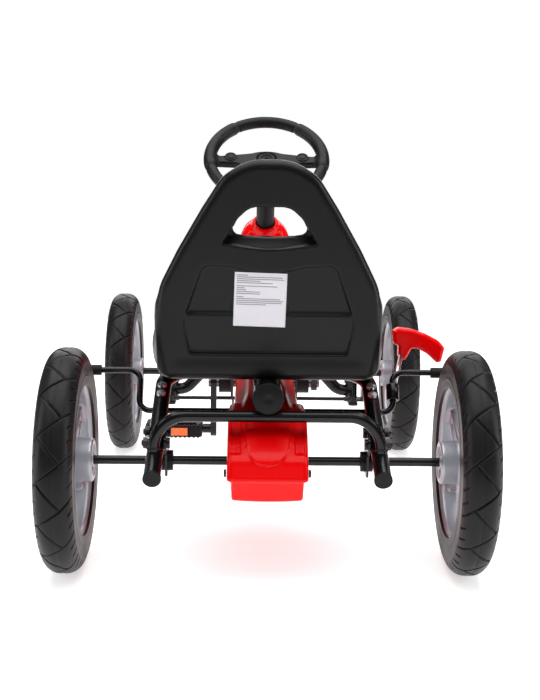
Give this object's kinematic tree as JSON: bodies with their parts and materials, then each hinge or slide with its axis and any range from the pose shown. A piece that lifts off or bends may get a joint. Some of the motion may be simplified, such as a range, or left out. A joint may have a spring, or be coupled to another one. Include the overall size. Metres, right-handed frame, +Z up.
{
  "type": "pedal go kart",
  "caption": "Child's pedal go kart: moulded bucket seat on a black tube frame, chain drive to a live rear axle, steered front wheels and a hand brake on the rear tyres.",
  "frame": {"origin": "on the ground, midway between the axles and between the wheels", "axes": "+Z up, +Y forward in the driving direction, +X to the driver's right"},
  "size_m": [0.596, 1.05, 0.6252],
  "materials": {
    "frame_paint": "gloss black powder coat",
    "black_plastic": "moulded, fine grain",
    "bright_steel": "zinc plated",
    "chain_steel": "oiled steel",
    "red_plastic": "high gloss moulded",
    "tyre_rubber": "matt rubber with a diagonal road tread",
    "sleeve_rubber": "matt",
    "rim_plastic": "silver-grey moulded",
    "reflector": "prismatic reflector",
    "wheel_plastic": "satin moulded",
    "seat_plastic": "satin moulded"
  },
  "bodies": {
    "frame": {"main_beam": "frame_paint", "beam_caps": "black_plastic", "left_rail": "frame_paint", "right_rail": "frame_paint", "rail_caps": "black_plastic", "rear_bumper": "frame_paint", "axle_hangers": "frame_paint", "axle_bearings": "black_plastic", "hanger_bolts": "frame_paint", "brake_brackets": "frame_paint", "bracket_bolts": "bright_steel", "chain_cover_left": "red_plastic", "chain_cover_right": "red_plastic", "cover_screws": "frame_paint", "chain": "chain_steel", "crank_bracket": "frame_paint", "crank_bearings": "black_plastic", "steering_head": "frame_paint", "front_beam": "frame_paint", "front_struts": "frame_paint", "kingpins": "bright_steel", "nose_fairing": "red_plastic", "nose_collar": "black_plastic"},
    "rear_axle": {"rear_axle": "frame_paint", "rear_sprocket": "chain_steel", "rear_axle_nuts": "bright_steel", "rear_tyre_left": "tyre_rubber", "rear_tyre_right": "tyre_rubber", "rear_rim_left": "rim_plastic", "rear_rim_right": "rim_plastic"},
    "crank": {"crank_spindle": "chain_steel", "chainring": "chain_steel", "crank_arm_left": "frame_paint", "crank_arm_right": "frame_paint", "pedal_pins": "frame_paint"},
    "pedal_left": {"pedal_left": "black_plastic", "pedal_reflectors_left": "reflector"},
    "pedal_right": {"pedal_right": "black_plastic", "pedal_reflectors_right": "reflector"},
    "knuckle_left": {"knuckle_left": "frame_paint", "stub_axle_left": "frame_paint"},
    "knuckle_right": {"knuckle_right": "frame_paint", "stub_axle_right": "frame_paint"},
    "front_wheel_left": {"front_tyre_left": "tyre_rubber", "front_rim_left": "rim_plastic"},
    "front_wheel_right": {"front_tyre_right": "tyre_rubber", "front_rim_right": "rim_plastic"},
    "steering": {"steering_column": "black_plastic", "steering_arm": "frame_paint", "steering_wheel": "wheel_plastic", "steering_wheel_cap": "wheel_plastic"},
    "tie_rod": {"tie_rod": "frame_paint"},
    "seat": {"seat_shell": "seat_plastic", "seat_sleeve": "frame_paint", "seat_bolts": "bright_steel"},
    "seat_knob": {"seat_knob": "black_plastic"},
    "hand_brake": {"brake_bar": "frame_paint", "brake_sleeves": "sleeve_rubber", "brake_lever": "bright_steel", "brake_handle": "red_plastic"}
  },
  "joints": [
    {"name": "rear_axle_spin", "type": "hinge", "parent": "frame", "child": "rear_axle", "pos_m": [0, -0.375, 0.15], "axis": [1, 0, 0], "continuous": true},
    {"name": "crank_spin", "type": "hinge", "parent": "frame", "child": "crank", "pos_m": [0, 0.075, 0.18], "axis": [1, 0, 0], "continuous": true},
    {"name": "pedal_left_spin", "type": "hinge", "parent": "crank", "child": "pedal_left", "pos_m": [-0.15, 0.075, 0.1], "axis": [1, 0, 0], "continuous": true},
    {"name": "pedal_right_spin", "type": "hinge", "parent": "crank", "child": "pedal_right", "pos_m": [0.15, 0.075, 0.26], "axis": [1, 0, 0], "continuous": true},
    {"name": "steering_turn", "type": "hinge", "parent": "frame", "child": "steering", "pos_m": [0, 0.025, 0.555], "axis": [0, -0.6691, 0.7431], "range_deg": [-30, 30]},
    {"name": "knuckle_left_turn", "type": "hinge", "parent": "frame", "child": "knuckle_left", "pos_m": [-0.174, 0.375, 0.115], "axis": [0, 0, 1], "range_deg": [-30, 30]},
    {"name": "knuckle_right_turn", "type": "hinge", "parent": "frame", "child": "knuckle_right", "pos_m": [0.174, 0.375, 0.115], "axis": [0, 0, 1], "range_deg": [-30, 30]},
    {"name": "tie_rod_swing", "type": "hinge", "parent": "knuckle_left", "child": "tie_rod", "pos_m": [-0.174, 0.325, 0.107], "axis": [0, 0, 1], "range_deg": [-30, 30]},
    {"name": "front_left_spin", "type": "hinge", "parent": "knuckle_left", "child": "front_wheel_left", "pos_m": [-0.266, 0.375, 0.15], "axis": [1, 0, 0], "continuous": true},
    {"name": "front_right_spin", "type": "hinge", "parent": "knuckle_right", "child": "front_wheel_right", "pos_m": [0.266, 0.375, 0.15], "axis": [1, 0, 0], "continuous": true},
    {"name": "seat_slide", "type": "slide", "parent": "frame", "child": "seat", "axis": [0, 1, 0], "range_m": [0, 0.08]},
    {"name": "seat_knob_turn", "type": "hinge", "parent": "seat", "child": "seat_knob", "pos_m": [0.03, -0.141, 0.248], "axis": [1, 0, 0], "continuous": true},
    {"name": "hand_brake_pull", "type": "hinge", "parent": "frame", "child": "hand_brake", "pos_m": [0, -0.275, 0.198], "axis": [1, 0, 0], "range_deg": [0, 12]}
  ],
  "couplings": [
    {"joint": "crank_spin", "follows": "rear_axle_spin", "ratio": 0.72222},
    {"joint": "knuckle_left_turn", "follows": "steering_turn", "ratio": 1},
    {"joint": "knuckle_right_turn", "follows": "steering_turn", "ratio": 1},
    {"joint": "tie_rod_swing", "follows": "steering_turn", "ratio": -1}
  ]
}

**DIRECTIONS**
Nothing in the data may differ; print all of it exactly as written.

**SOLUTION**
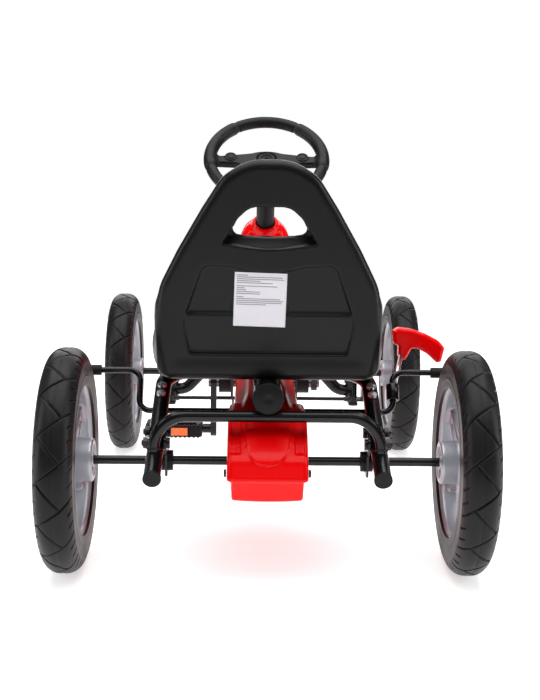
Give this object's kinematic tree as JSON: bodies with their parts and materials, then each hinge or slide with its axis and any range from the pose shown. A piece that lifts off or bends may get a joint. Some of the motion may be simplified, such as a range, or left out. A joint may have a spring, or be coupled to another one. Include the overall size. Metres, right-handed frame, +Z up.
{
  "type": "pedal go kart",
  "caption": "Child's pedal go kart: moulded bucket seat on a black tube frame, chain drive to a live rear axle, steered front wheels and a hand brake on the rear tyres.",
  "frame": {"origin": "on the ground, midway between the axles and between the wheels", "axes": "+Z up, +Y forward in the driving direction, +X to the driver's right"},
  "size_m": [0.596, 1.05, 0.6252],
  "materials": {
    "frame_paint": "gloss black powder coat",
    "black_plastic": "moulded, fine grain",
    "bright_steel": "zinc plated",
    "chain_steel": "oiled steel",
    "red_plastic": "high gloss moulded",
    "tyre_rubber": "matt rubber with a diagonal road tread",
    "sleeve_rubber": "matt",
    "rim_plastic": "silver-grey moulded",
    "reflector": "prismatic reflector",
    "wheel_plastic": "satin moulded",
    "seat_plastic": "satin moulded"
  },
  "bodies": {
    "frame": {"main_beam": "frame_paint", "beam_caps": "black_plastic", "left_rail": "frame_paint", "right_rail": "frame_paint", "rail_caps": "black_plastic", "rear_bumper": "frame_paint", "axle_hangers": "frame_paint", "axle_bearings": "black_plastic", "hanger_bolts": "frame_paint", "brake_brackets": "frame_paint", "bracket_bolts": "bright_steel", "chain_cover_left": "red_plastic", "chain_cover_right": "red_plastic", "cover_screws": "frame_paint", "chain": "chain_steel", "crank_bracket": "frame_paint", "crank_bearings": "black_plastic", "steering_head": "frame_paint", "front_beam": "frame_paint", "front_struts": "frame_paint", "kingpins": "bright_steel", "nose_fairing": "red_plastic", "nose_collar": "black_plastic"},
    "rear_axle": {"rear_axle": "frame_paint", "rear_sprocket": "chain_steel", "rear_axle_nuts": "bright_steel", "rear_tyre_left": "tyre_rubber", "rear_tyre_right": "tyre_rubber", "rear_rim_left": "rim_plastic", "rear_rim_right": "rim_plastic"},
    "crank": {"crank_spindle": "chain_steel", "chainring": "chain_steel", "crank_arm_left": "frame_paint", "crank_arm_right": "frame_paint", "pedal_pins": "frame_paint"},
    "pedal_left": {"pedal_left": "black_plastic", "pedal_reflectors_left": "reflector"},
    "pedal_right": {"pedal_right": "black_plastic", "pedal_reflectors_right": "reflector"},
    "knuckle_left": {"knuckle_left": "frame_paint", "stub_axle_left": "frame_paint"},
    "knuckle_right": {"knuckle_right": "frame_paint", "stub_axle_right": "frame_paint"},
    "front_wheel_left": {"front_tyre_left": "tyre_rubber", "front_rim_left": "rim_plastic"},
    "front_wheel_right": {"front_tyre_right": "tyre_rubber", "front_rim_right": "rim_plastic"},
    "steering": {"steering_column": "black_plastic", "steering_arm": "frame_paint", "steering_wheel": "wheel_plastic", "steering_wheel_cap": "wheel_plastic"},
    "tie_rod": {"tie_rod": "frame_paint"},
    "seat": {"seat_shell": "seat_plastic", "seat_sleeve": "frame_paint", "seat_bolts": "bright_steel"},
    "seat_knob": {"seat_knob": "black_plastic"},
    "hand_brake": {"brake_bar": "frame_paint", "brake_sleeves": "sleeve_rubber", "brake_lever": "bright_steel", "brake_handle": "red_plastic"}
  },
  "joints": [
    {"name": "rear_axle_spin", "type": "hinge", "parent": "frame", "child": "rear_axle", "pos_m": [0, -0.375, 0.15], "axis": [1, 0, 0], "continuous": true},
    {"name": "crank_spin", "type": "hinge", "parent": "frame", "child": "crank", "pos_m": [0, 0.075, 0.18], "axis": [1, 0, 0], "continuous": true},
    {"name": "pedal_left_spin", "type": "hinge", "parent": "crank", "child": "pedal_left", "pos_m": [-0.15, 0.075, 0.1], "axis": [1, 0, 0], "continuous": true},
    {"name": "pedal_right_spin", "type": "hinge", "parent": "crank", "child": "pedal_right", "pos_m": [0.15, 0.075, 0.26], "axis": [1, 0, 0], "continuous": true},
    {"name": "steering_turn", "type": "hinge", "parent": "frame", "child": "steering", "pos_m": [0, 0.025, 0.555], "axis": [0, -0.6691, 0.7431], "range_deg": [-30, 30]},
    {"name": "knuckle_left_turn", "type": "hinge", "parent": "frame", "child": "knuckle_left", "pos_m": [-0.174, 0.375, 0.115], "axis": [0, 0, 1], "range_deg": [-30, 30]},
    {"name": "knuckle_right_turn", "type": "hinge", "parent": "frame", "child": "knuckle_right", "pos_m": [0.174, 0.375, 0.115], "axis": [0, 0, 1], "range_deg": [-30, 30]},
    {"name": "tie_rod_swing", "type": "hinge", "parent": "knuckle_left", "child": "tie_rod", "pos_m": [-0.174, 0.325, 0.107], "axis": [0, 0, 1], "range_deg": [-30, 30]},
    {"name": "front_left_spin", "type": "hinge", "parent": "knuckle_left", "child": "front_wheel_left", "pos_m": [-0.266, 0.375, 0.15], "axis": [1, 0, 0], "continuous": true},
    {"name": "front_right_spin", "type": "hinge", "parent": "knuckle_right", "child": "front_wheel_right", "pos_m": [0.266, 0.375, 0.15], "axis": [1, 0, 0], "continuous": true},
    {"name": "seat_slide", "type": "slide", "parent": "frame", "child": "seat", "axis": [0, 1, 0], "range_m": [0, 0.08]},
    {"name": "seat_knob_turn", "type": "hinge", "parent": "seat", "child": "seat_knob", "pos_m": [0.03, -0.141, 0.248], "axis": [1, 0, 0], "continuous": true},
    {"name": "hand_brake_pull", "type": "hinge", "parent": "frame", "child": "hand_brake", "pos_m": [0, -0.275, 0.198], "axis": [1, 0, 0], "range_deg": [0, 12]}
  ],
  "couplings": [
    {"joint": "crank_spin", "follows": "rear_axle_spin", "ratio": 0.72222},
    {"joint": "knuckle_left_turn", "follows": "steering_turn", "ratio": 1},
    {"joint": "knuckle_right_turn", "follows": "steering_turn", "ratio": 1},
    {"joint": "tie_rod_swing", "follows": "steering_turn", "ratio": -1}
  ]
}